-- Begin Available records --
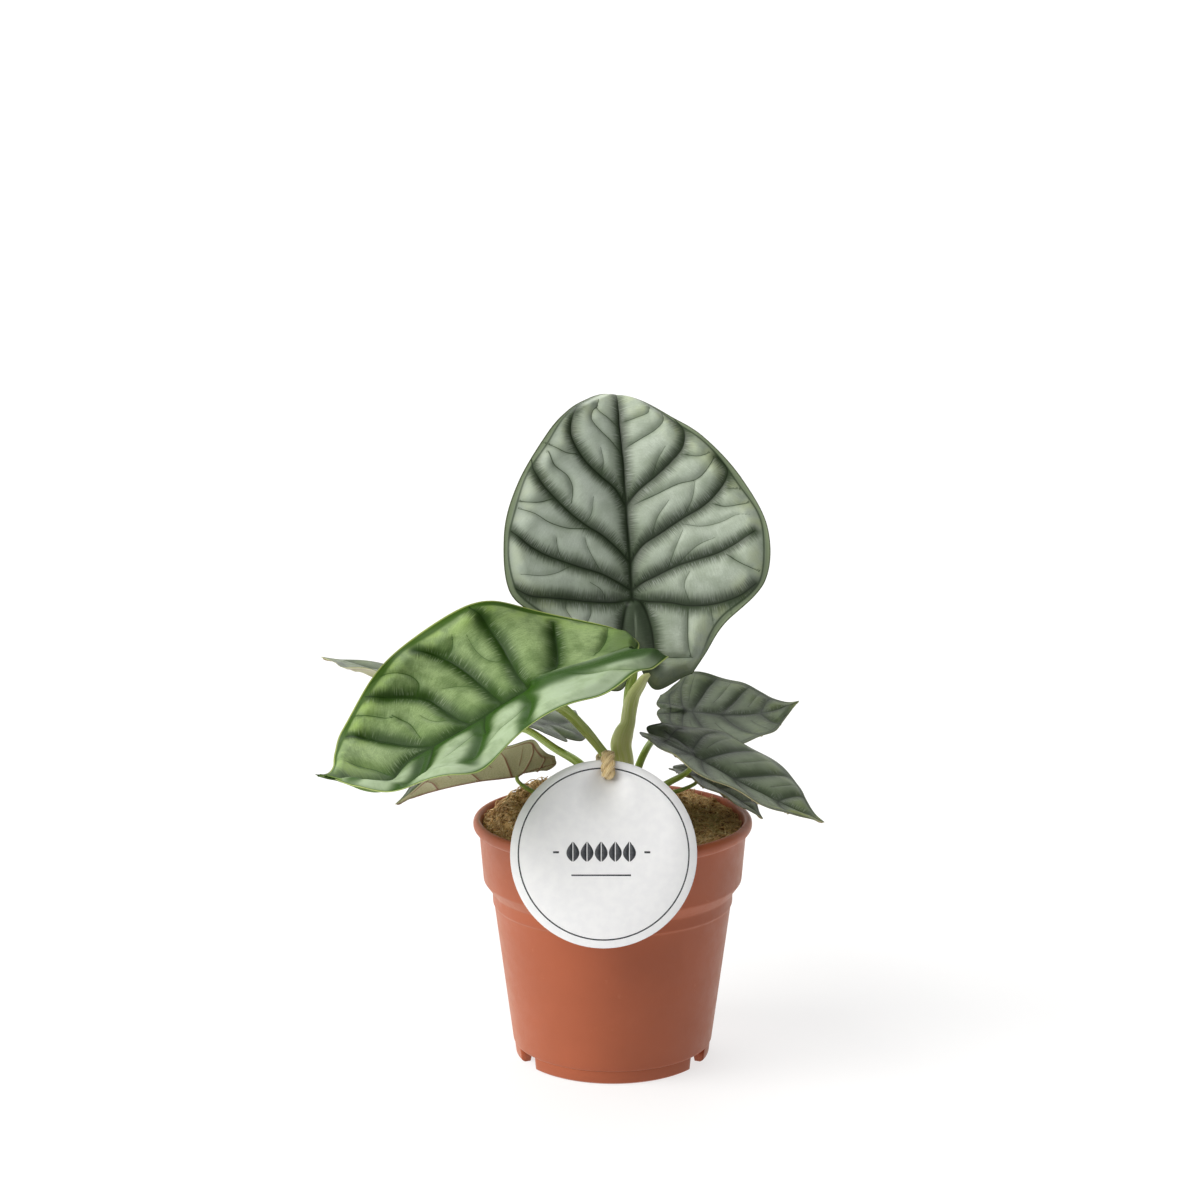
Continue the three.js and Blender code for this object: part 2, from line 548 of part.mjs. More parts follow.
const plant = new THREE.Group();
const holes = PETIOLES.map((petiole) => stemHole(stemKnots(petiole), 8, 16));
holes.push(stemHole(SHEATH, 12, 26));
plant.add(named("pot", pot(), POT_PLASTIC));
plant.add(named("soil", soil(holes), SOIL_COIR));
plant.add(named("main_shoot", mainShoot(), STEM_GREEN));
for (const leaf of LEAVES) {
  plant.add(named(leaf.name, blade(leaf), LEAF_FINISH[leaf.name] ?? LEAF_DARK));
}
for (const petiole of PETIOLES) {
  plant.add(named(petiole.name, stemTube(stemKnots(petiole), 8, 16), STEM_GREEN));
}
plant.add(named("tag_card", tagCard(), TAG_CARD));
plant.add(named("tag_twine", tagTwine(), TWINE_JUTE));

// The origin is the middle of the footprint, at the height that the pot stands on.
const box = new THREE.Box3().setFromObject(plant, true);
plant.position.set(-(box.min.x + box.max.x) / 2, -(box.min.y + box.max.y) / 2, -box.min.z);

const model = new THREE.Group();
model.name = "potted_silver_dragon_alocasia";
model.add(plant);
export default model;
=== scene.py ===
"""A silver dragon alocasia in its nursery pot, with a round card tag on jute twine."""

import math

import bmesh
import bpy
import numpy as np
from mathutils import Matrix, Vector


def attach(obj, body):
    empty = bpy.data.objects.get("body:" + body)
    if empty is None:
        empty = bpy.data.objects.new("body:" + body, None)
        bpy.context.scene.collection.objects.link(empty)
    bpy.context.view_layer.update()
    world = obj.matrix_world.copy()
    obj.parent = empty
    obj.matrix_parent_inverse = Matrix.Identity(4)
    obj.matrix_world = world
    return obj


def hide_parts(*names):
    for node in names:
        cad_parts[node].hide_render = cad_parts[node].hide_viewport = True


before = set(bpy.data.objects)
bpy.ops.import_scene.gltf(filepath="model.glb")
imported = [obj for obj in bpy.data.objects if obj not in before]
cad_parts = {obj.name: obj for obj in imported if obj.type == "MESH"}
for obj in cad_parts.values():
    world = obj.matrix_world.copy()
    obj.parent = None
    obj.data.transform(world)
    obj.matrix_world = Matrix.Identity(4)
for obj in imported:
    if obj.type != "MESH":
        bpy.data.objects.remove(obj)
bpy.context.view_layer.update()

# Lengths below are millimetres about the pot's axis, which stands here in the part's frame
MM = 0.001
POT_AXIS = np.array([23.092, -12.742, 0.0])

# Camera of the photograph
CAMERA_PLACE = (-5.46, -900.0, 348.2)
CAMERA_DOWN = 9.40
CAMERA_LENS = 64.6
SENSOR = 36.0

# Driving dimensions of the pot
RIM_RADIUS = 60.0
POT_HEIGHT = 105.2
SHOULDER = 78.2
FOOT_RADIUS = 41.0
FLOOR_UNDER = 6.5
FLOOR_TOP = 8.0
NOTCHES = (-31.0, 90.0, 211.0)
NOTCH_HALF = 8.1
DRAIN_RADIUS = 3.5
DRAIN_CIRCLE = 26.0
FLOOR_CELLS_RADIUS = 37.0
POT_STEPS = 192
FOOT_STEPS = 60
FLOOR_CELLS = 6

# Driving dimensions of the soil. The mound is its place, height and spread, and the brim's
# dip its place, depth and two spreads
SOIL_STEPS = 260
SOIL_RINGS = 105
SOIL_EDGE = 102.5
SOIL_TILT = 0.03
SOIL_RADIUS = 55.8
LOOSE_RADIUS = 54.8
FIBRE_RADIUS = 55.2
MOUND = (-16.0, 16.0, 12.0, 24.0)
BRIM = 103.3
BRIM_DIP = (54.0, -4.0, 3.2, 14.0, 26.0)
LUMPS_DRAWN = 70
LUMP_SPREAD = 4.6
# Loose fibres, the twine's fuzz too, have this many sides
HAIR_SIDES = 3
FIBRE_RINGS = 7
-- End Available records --
-- Begin Available records --
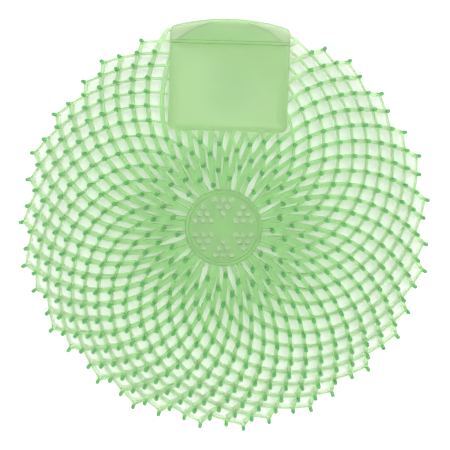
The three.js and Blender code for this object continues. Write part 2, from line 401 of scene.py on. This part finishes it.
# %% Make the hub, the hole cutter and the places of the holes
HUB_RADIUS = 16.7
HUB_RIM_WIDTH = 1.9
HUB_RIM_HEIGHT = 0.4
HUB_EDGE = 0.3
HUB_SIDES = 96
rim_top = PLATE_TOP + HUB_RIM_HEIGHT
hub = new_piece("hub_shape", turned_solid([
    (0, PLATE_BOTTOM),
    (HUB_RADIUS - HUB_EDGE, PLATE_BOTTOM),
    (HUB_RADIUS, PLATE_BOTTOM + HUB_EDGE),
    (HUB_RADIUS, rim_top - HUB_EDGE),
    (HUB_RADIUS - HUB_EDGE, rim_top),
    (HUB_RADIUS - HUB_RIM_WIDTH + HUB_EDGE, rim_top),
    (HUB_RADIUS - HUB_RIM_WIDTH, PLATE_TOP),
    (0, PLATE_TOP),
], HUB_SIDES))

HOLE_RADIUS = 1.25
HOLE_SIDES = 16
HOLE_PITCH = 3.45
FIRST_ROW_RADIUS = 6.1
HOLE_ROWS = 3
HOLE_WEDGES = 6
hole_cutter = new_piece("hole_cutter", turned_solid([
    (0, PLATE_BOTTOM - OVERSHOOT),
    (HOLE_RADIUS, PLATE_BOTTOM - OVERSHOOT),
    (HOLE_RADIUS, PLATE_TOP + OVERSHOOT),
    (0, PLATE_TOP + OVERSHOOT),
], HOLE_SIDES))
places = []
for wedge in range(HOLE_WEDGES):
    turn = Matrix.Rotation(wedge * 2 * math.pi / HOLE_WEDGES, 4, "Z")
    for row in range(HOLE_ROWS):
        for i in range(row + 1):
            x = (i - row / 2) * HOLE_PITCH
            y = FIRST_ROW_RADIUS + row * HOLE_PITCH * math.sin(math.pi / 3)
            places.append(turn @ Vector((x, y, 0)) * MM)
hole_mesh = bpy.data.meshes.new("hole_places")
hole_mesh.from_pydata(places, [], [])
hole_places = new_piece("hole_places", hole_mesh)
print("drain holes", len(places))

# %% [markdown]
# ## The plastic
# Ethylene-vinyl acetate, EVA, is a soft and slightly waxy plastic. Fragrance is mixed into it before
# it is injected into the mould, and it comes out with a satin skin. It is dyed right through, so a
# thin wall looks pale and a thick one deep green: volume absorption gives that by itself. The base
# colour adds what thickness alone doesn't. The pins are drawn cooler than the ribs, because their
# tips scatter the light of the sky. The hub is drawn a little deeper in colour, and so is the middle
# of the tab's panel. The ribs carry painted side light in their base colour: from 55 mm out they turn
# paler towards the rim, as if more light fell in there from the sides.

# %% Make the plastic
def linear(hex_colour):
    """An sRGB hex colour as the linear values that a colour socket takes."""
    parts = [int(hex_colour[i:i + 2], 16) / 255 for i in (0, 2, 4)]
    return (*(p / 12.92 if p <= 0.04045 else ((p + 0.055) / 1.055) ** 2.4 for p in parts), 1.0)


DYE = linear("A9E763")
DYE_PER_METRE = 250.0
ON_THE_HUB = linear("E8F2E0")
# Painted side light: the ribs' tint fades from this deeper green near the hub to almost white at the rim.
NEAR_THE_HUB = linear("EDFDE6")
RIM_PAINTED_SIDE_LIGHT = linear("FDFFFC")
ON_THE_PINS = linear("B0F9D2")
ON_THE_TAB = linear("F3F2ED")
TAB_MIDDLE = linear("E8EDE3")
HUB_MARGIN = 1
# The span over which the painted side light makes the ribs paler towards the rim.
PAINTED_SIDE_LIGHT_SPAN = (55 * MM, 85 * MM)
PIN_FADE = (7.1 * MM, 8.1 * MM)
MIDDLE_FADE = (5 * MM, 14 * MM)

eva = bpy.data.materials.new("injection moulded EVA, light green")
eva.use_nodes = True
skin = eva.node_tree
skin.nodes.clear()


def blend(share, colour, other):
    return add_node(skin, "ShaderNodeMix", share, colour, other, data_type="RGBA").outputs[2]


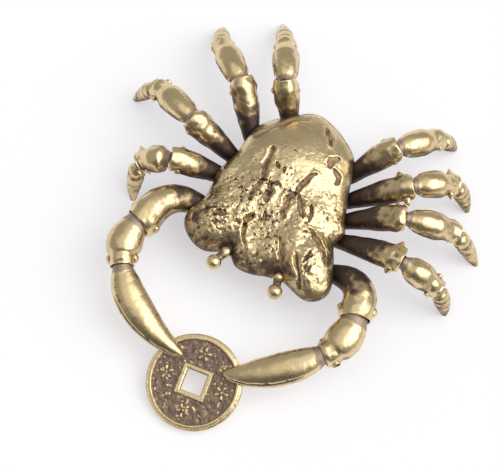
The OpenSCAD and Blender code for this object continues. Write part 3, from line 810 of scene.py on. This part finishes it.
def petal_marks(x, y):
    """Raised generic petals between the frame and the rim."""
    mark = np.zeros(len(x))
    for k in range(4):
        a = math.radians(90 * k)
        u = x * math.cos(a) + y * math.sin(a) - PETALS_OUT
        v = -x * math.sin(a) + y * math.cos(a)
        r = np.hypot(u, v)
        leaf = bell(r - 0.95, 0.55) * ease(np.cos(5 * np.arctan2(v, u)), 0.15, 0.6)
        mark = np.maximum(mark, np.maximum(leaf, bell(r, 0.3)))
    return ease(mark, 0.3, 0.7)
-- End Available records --
- _Written task_
Report the number of lines in the entries above that include the word "empty" and add nothing to it.

- _Exercise answer_
5